If the answer is no, you’re entering negotiations without leverage.
FAQ: Private Equity Due Diligence for Growth-Stage Companies
What’s the difference between private equity interest and due diligence readiness?
PE interest means firms are contacting you. PE readiness means you have the financial infrastructure: transparent financials, advanced modeling, scenario analysis—to pass due diligence and negotiate from a position of strength.
What do private equity firms expect during the due diligence process?
PE firms expect transparent financials demonstrating your sound business model, growth trajectory, and long-term profit potential. They conduct advanced scenario analysis to understand performance under multiple conditions and expect rapid responses to financial questions.
How do you evaluate competing Letters of Intent?
Objective evaluation requires analyzing deal terms, firm fit, and value-add beyond capital. Companies without PE experience benefit from advisors who have evaluated hundreds of LOIs and know which terms are standard vs. red flags.
Why can’t I manage the PE process internally?
PE firms run this process 10-20 times per year; founders run it once. That information asymmetry affects financial model sophistication, deal structure knowledge, and due diligence speed. Investor coordination provides objective guidance at each decision point.
Can PE-ready infrastructure accelerate future exits?

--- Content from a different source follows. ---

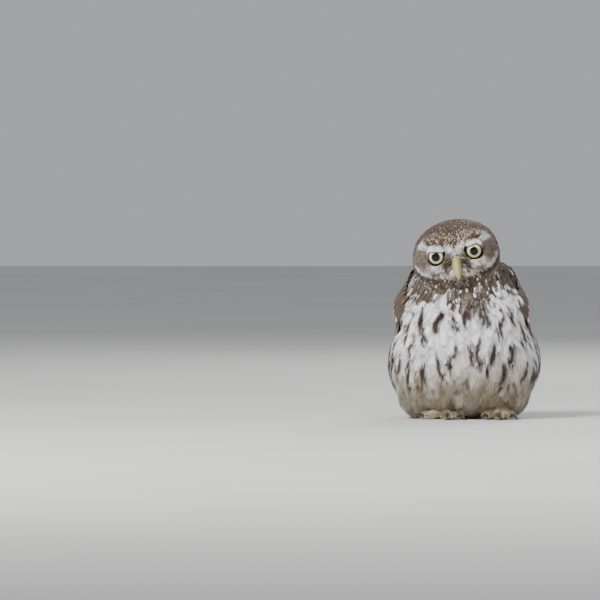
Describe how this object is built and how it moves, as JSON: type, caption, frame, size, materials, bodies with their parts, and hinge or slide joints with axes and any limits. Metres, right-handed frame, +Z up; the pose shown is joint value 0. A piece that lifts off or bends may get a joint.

Yes. Mize’s financial infrastructure built for M33 due diligence became the foundation for their Syncron AB acquisition the following year, enabling a swift 3-4x multiple return.
What did Mize’s engagement with Adventum deliver?
Adventum guided Mize through internal finance structure assessment, advanced modeling and scenario analysis, LOI evaluation, and due diligence support. Result: $15MM investment from M33 Growth. The following year, Adventum facilitated Mize’s sale to Syncron AB at a 3-4x multiple.
What does “investor coordination” include?
Investor coordination includes organizing inbound leads, providing objective guidance for investor selection, and supporting the company through the due diligence process—from financial modeling to deal structure analysis to real-time due diligence support.